Paper short abstract:

This paper provides an ethnographic exploration of local responses to extreme weather disruption and the influence of neoliberal ideology in policy initiatives aimed at enhancing local abilities to respond to weather-related emergencies in the UK.

Paper long abstract:

Local communities in the UK are experiencing increases in the intensity, frequency and duration of extreme weather events. Prolonged electricity outages are a major side-effect of these events and further compound the challenges faced by community members and emergency services in safeguarding human well-being. At the same time, financial cutbacks to public infrastructure further reduce the abilities of emergency services to adequately respond to weather-related emergencies. Recent UK and Scottish Government policy initiatives have sought to address the increased risk to human well-being resulting from public expenditure cutbacks by increasing local community and voluntary sector involvement in the development of emergency response strategies. Electricity companies have also become involved in promoting the development of 'formal' community resilience activities by working in partnership with local government, community councils and voluntary sector organisations. Examining data obtained from ethnographic research in four UK communities in Scotland and England, this paper provides critical exploration of the drivers and local effects of the development of these multi-organisational, cross-sectorial, community emergency response initiatives.
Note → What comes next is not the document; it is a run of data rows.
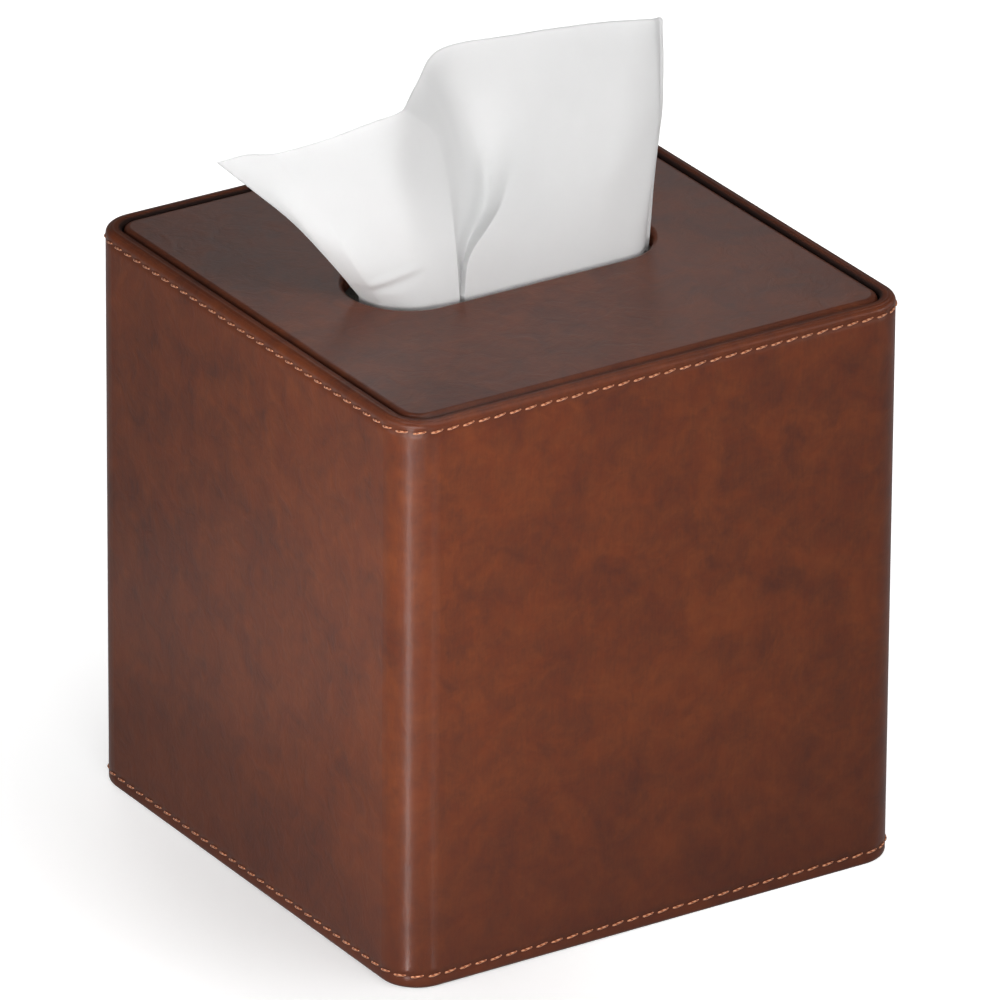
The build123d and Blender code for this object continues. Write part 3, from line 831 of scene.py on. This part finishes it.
soft_box("back box", (0.33, 0.50, 0.44), (-0.33, -0.50, -0.30), (0.22, 0.22), 0.14)
glint("corner glint", (-0.060, -0.061, 0.001), (-0.83, -0.517, 0.22), 25.7)
glint("edge glint", (-0.0575, -0.063, 0.001), (0.205, -0.955, 0.22), 4.0)
soft_box("left card", (-0.155, 0.105, 0.003), (0, 0, 1), (0.11, 0.11), 0.010, (0, 1, 0), lights=False)
soft_box("left lamp", (-0.30, 0.02, 0.80), (0.30, -0.02, -0.67), (0.09, 0.09), 0.7, (0, 1, 0), lights=False)
soft_box("right lamp", (0.22, -0.05, 0.80), (-0.22, 0.05, -0.67), (0.09, 0.09), 0.7, (0, 1, 0), lights=False)
soft_box("rear fill", (0.25, 0.85, 0.16), (-0.25, -0.85, -0.06), (0.3, 0.3), 2.6, shines=False)
soft_box("under fill", (0.15, 0.40, -0.70), (-0.15, -0.40, 0.70), (0.3, 0.3), 1.5, shines=False)

# The camera: its turn round the object, its tilt and its roll, its distance from the point that it turns
# about, its offset to the side and up, and that point's height
AZIMUTH, ELEVATION, ROLL = math.radians(-32.7415), math.radians(24.9228), math.radians(0.3952)
DISTANCE, ASIDE, ABOVE, AIM_HEIGHT = 3.032884, 0.0006918, 0.0064068, 0.070
LENS, SENSOR = 495.475, 36

camera = bpy.data.objects.new("camera", bpy.data.cameras.new("camera"))
bpy.context.scene.collection.objects.link(camera)
bpy.context.scene.camera = camera
back = np.array([math.sin(AZIMUTH) * math.cos(ELEVATION), -math.cos(AZIMUTH) * math.cos(ELEVATION),
                 math.sin(ELEVATION)])
level_right = np.array([math.cos(AZIMUTH), math.sin(AZIMUTH), 0.0])
level_up = np.cross(back, level_right)
right = math.cos(ROLL) * level_right + math.sin(ROLL) * level_up
up = np.cross(back, right)
turn = Matrix((right, up, back)).transposed().to_4x4()
turn.translation = back * DISTANCE + right * ASIDE + up * ABOVE + np.array([0, 0, AIM_HEIGHT])
camera.matrix_world = turn
camera.data.lens = LENS
camera.data.sensor_width = SENSOR
camera.data.clip_end = 50

bpy.context.scene.view_settings.view_transform = "Standard"
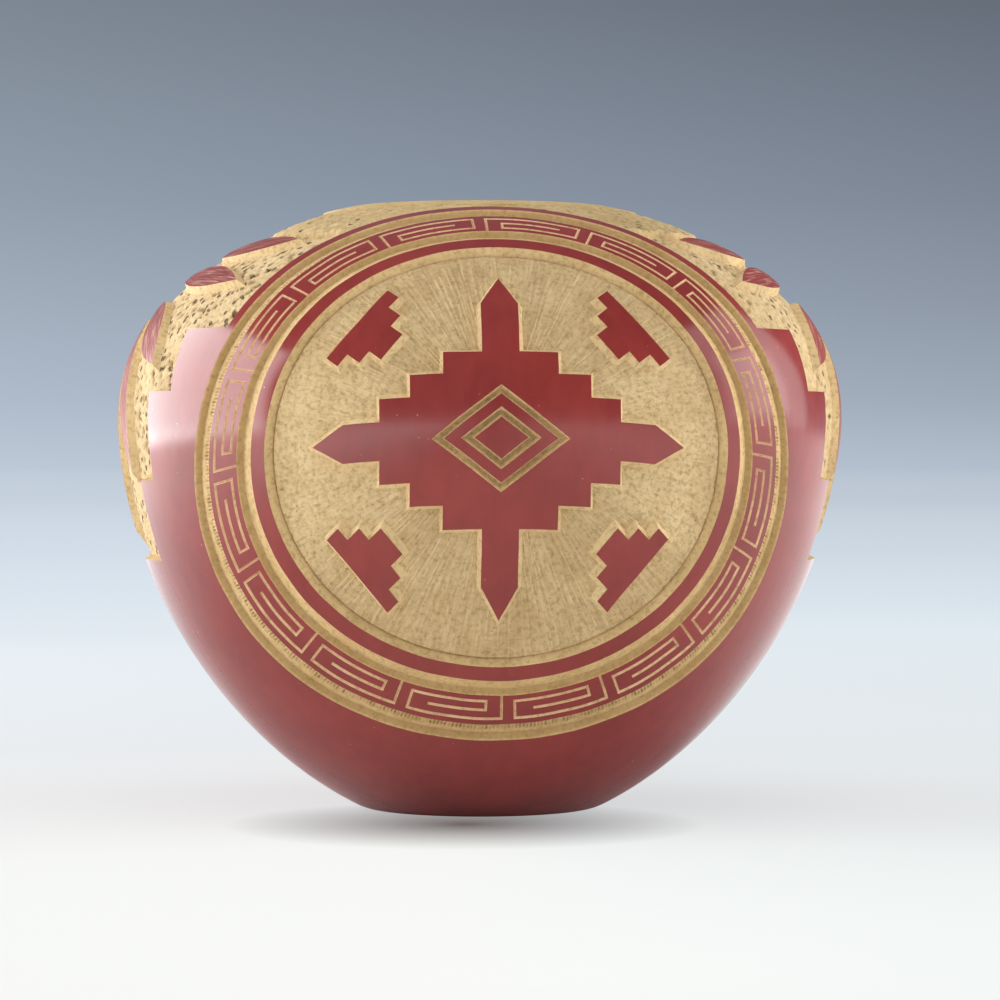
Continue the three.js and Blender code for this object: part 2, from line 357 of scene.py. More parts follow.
def layPiece(piece, plate, slot, node, aspect=1.0, degrees=30):
    layOnBowl(piece, plate, aspect)
    smoothBy(piece, degrees)
    if slot == "red_slip":
        polishSkin(piece)
    seat(piece, slot, node)


def ringEdgeAt(skin, plate):  # the half height of the medallion ellipse that passes through each spot
    flat = skin - plate["origin"]
    return np.hypot(flat @ plate["across"] / medallion["aspect"], flat @ plate["up"])


# Finishes


def feed(tree, node, sockets):  # links outputs of other nodes, and sets plain values
    for key, value in sockets.items():
        if isinstance(value, bpy.types.NodeSocket):
            tree.links.new(value, node.inputs[key])
        else:
            node.inputs[key].default_value = value


def addNode(tree, kind, sockets, **settings):
    node = tree.nodes.new(f"ShaderNode{kind}")
    for key, value in settings.items():
        setattr(node, key, value)
    feed(tree, node, sockets)
    return node


def mixedColor(tree, share, first, second):
    return addNode(tree, "Mix", {0: share, 6: first, 7: second}, data_type="RGBA").outputs[2]


def noiseOn(tree, vector, scale, detail=3, roughness=0.5):
    sockets = {"Vector": vector, "Scale": scale, "Detail": detail, "Roughness": roughness}
    return addNode(tree, "TexNoise", sockets).outputs["Fac"]


def rangeOf(tree, value, fromLow, fromHigh, low=0, high=1):
    sockets = {"Value": value, "From Min": fromLow, "From Max": fromHigh, "To Min": low, "To Max": high}
    return addNode(tree, "MapRange", sockets).outputs["Result"]


def mathOn(tree, operation, first, second):
    return addNode(tree, "Math", {0: first, 1: second}, operation=operation).outputs[0]


def bumpFrom(tree, height, strength, distance, under=None):
    sockets = {"Height": height, "Strength": strength, "Distance": distance}
    if under is not None:
        sockets["Normal"] = under
    return addNode(tree, "Bump", sockets).outputs["Normal"]


def objectVector(tree, stretch=(1, 1, 1)):
    place = addNode(tree, "TexCoord", {}).outputs["Object"]
    return addNode(tree, "Mapping", {"Vector": place, "Scale": stretch}).outputs["Vector"]


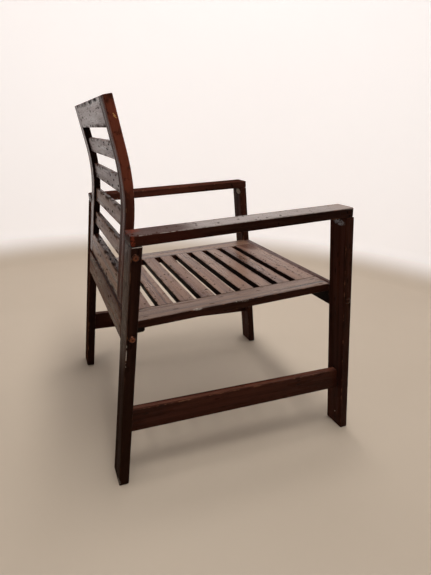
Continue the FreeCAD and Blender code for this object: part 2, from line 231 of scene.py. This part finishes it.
# ------------------------------------------------------------------ wood
DARK = (0.0085, 0.0032, 0.0020)
MID = (0.034, 0.0125, 0.0075)
WARM = (0.135, 0.036, 0.020)
# tints of the dull coat on a board's main face: dusty, and a painted sheen that lightens that face
GREY_DUST_AND_SHEEN = (0.160, 0.113, 0.115)
PALE_DUST_AND_SHEEN = (0.190, 0.147, 0.132)
BROWN = (0.220, 0.121, 0.077)
RED_BROWN = (0.240, 0.090, 0.056)
SOOT = (0.004, 0.002, 0.0015)
SHADE = (0.0025, 0.0012, 0.0008)
END_GRAIN = (0.0055, 0.0055, 0.0045)
# bare wood; along the arrises it is also a painted highlight
BARE = (0.20, 0.092, 0.050)

# cosine of the angle off a direction: up to the first a face doesn't look that way, from the second it does
FACE_TURN = (0.4, 0.9)
# fine bump of grain and pits
BUMP_DEPTH = 0.00035
# refraction of the finish, low because most boards hardly reflect
FINISH_IOR = 1.3


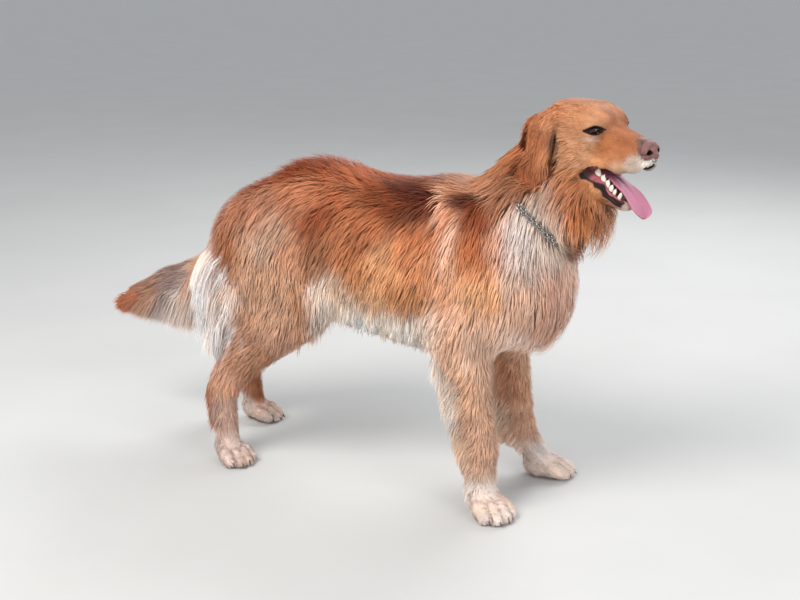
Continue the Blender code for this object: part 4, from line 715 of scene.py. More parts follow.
FACE_MARKS = [  # in head space
    ((-0.050, 0, 0.050), 0.030, (188, 132, 98)), ((-0.110, 0, 0.020), 0.030, (182, 122, 86)), ((-0.010, 0, 0.040), 0.018, (192, 136, 104)), ((0.020, 0, 0.012), 0.014, (182, 124, 92)),
    ((0.050, 0, 0.002), 0.016, (166, 108, 80)), ((0.080, 0, -0.002), 0.010, (156, 116, 100)), ((0.055, 0.028, -0.020), 0.016, (166, 101, 62)), ((0.035, 0.030, -0.035), 0.016, (180, 112, 68)),
    ((0.020, 0.032, -0.053), 0.012, (208, 148, 104)), ((0.050, 0.028, -0.055), 0.012, (212, 172, 140)), ((0.075, 0.020, -0.045), 0.011, (212, 194, 182)), ((0.092, 0.008, -0.045), 0.010, (232, 224, 218)),
    ((-0.005, 0.045, -0.020), 0.008, (200, 148, 112)), ((0.002, 0.035, 0.015), 0.008, (190, 134, 98)), ((-0.030, 0.045, 0.012), 0.016, (192, 134, 96)), ((-0.030, 0.045, -0.035), 0.020, (206, 152, 114)),
    ((-0.055, 0.050, -0.050), 0.020, (200, 140, 100)), ((-0.035, 0.040, -0.090), 0.018, (190, 128, 86)), ((0.000, 0.030, -0.112), 0.016, (200, 138, 96)), ((0.035, 0.020, -0.128), 0.012, (206, 158, 126)),
    # The two dark marks before the ear, at (-0.084, 0.058, -0.044) and (-0.088, 0.058, -0.066), are painted shade in
    # the gap between ear and cheek.
    ((0.062, 0, -0.130), 0.014, (228, 216, 208)), ((-0.020, 0, -0.120), 0.025, (184, 122, 82)), ((-0.080, 0.060, 0.010), 0.016, (192, 130, 90)), ((-0.095, 0.078, -0.030), 0.020, (174, 108, 70)), ((-0.084, 0.058, -0.044), 0.008, (104, 70, 54)), ((-0.088, 0.058, -0.066), 0.008, (104, 72, 58)),
    ((-0.100, 0.078, -0.085), 0.020, (158, 94, 60)), ((-0.066, 0.072, -0.050), 0.010, (198, 136, 98)), ((-0.075, 0.050, -0.090), 0.022, (178, 118, 82))]
MARK_RGB = np.array([linear(m[2]) for m in MARKS])
FACE_RGB = np.array([linear(m[2]) for m in FACE_MARKS])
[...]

It reveals how locally-embedded 'informal' knowledge and adaptation skills have become enmeshed within neoliberal ideologies, agendas and practices, and suggests that this has led to moral 'paradoxes of participation' in local storm planning and response activities that not only undermines local capacity to adapt to weather-related disruption, but constrains local efforts to creatively develop their own initiatives that utilise local knowledge and empower local voices in locally-envisioned politically progressive ways.